The Lone Star Mustangs are a team of the Women's Football Alliance. Based in Bedford Texas (part of the Dallas-Fort Worth Metroplex), the Mustangs play their home games at Pennington Field (the campus was formerly M.B. Smiley High School).

==History==
The Lone Star Mustangs played their first full season of women's full contact football in 2009 and ended the season at 6-2 after playing the H-Town Texas Cyclones and the Austin Outlaws and missed the playoffs by merely 1 point.

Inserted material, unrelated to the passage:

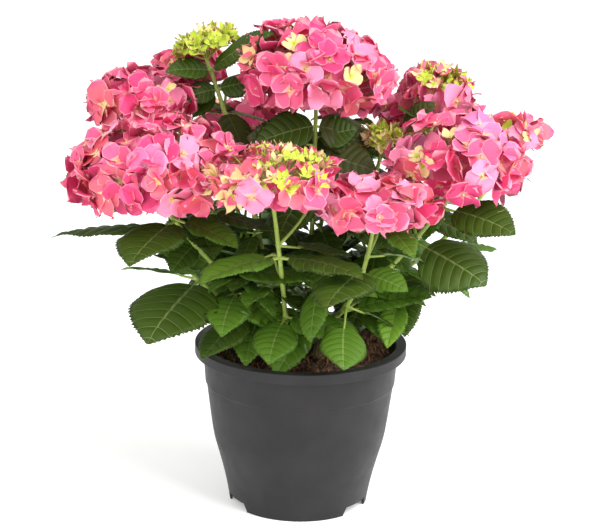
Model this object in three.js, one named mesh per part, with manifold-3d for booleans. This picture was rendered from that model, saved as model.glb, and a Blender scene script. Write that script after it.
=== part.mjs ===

In 2010, the second full season of play for the Mustangs, they won the Women's Football Alliance National Championship.

In 2009, the Mustangs were proud to have first team Women's Football Alliance All-Americans Ebony Jones at defensive end and Alex Harvey at defensive tackle. The Mustangs also had 3 honorable mention Women's Football Alliance All-Americans: Jennifer Hull- QB, Brittany Satterwhite - RB/WR, and Daniela Ottaiano - S. The Mustangs ended their first season with a roster of 52 players who put in an outstanding effort. The players ranged from 19 to 45 years of age and came from all types of different backgrounds.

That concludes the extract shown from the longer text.